In the last 15 years, Nelson said, First United Presbyterian Church has been “on every closure list.” He estimated that 10 people were at church last Sunday. “They are tenacious, they’re stubborn, and most of all, they care for a community in a way I’ve never seen in any other church,” he observed.
In the wake of the disaster, the church is planning to team up with environmental organizations and religious disaster recovery groups to become a community support and advocacy center, with a small congregation attached. The hope is that The Way Station will triple in size and add youth programs, employment training and other services. Though Nelson said the church has already been declared safe by a contractor sent by Norfolk Southern, by working with environmental groups such as River Valley Organizing, the church aims to retest its property for contaminants to learn more about how the church building, land and nearby stream have been impacted.
“A lot of what this church wants to do, with partnering with environmental advocates and doing independent testing, is saying, this is what we found, what research shows, and this is how it might be affecting us,” Nelson said. “Then people can make their own decisions.”

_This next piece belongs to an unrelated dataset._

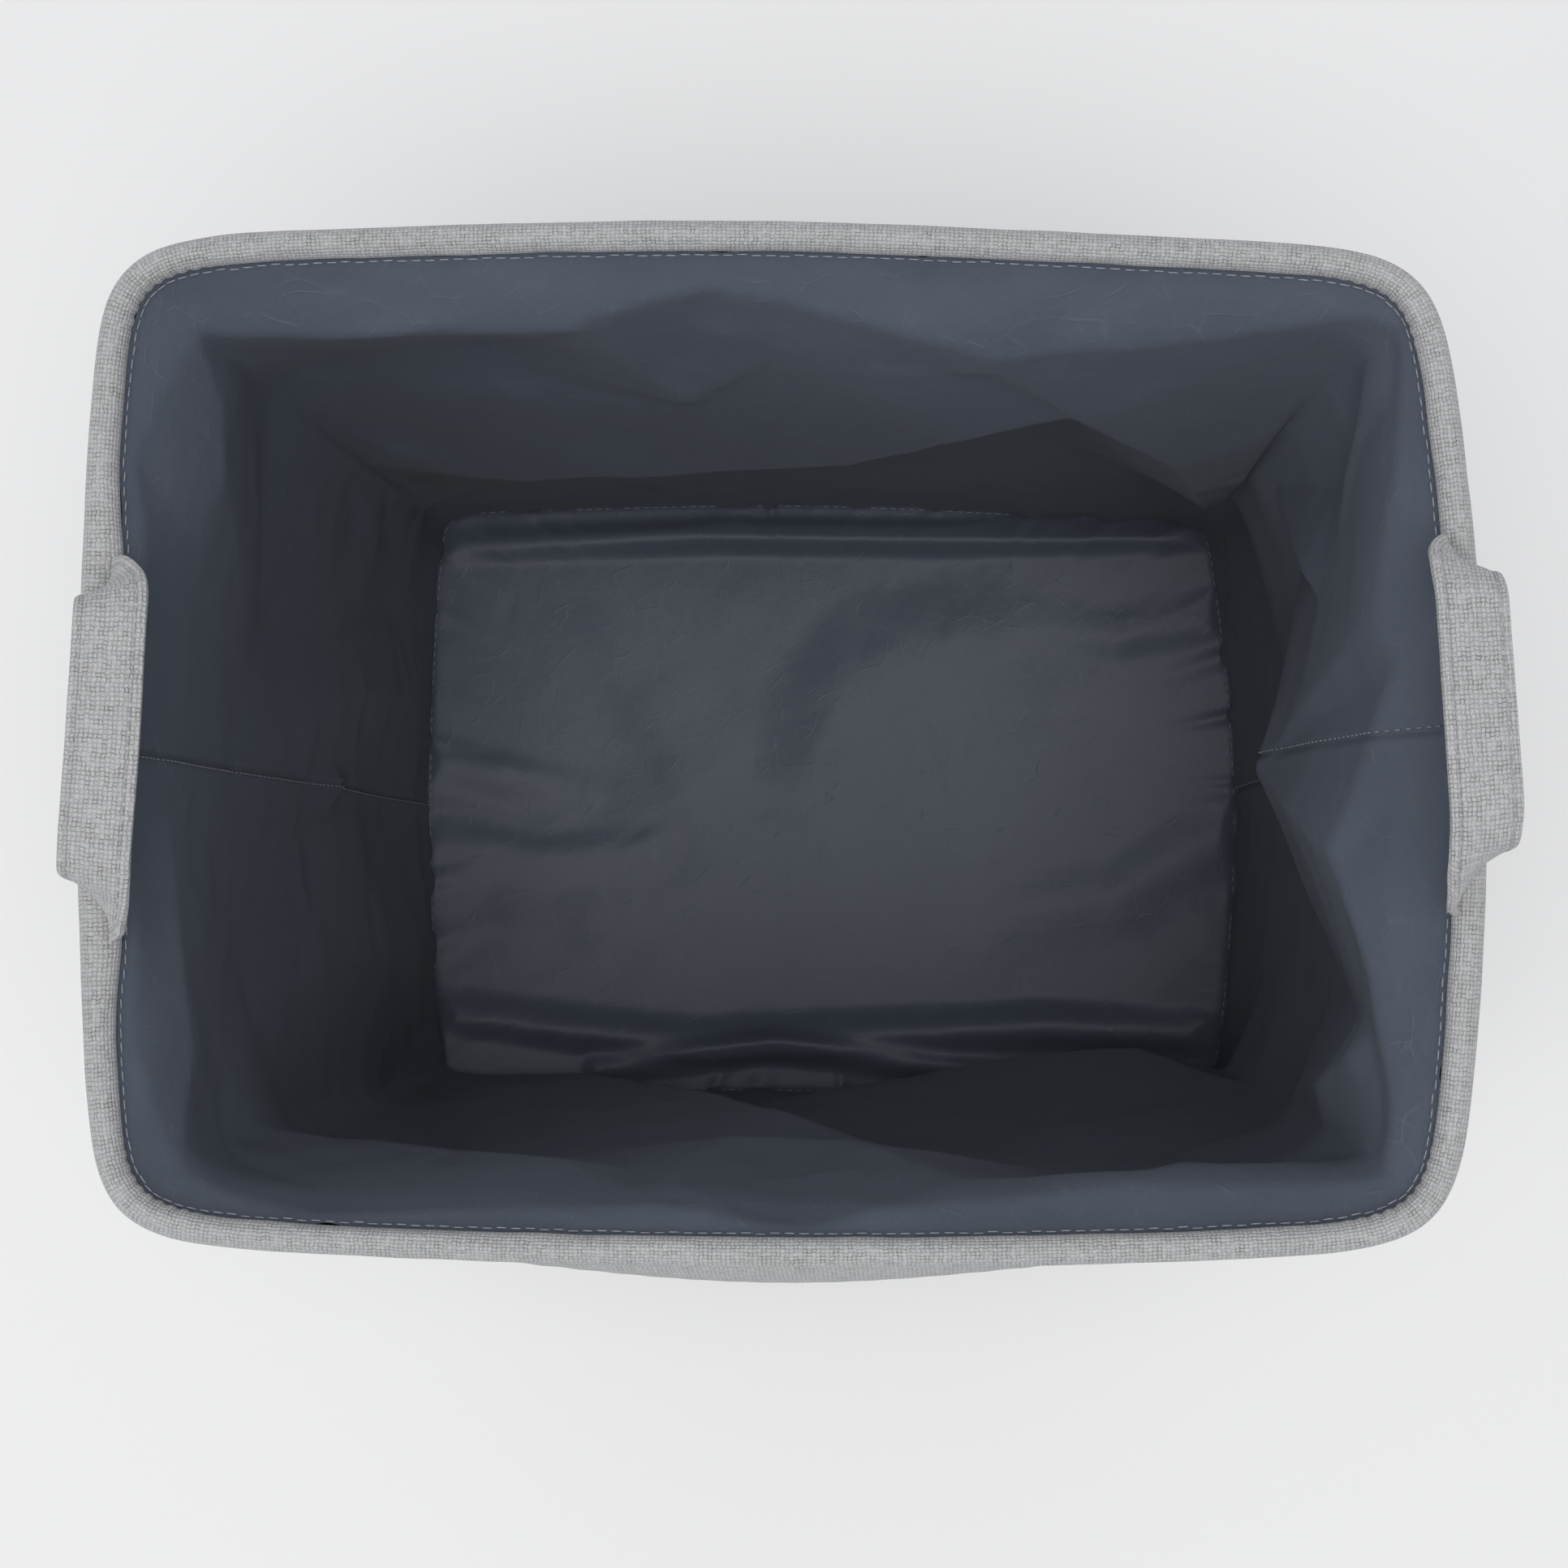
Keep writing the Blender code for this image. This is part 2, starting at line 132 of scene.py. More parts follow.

The second round of testing could provide additional information at a time when clarity feels elusive. While national media attention has ushered in resources to the community, Court says the coverage has also intensified anxiety and uncertainty. “That uncertainty is, emotionally and spiritually, a second level of disaster,” he said.
Nelson added that people in the “deep red,” politically conservative community have felt that news reports treated them like pawns in a political dispute that’s far removed from the reality on the ground. “The politicization hurt,” said Nelson. “One of my elders, she’s like, ‘We’re on the news, and I didn’t recognize us.’ They’re being dragged into a debate that wasn’t theirs.” Narratives depicting East Palestine residents as poor and helpless have especially robbed them of their dignity, Nelson said.
Still, as the Christian liturgical season of Lent marches steadily toward Easter, Nelson hopes the wave of support and collaboration could be an opportunity for resurrection.
“We have this chance to build something new,” said Nelson. “And maybe if we start advocating for a cleaner environment, we can start advocating for a more functional city government, a stronger economy. Maybe we can repair the community and institutions and begin something a little bigger.”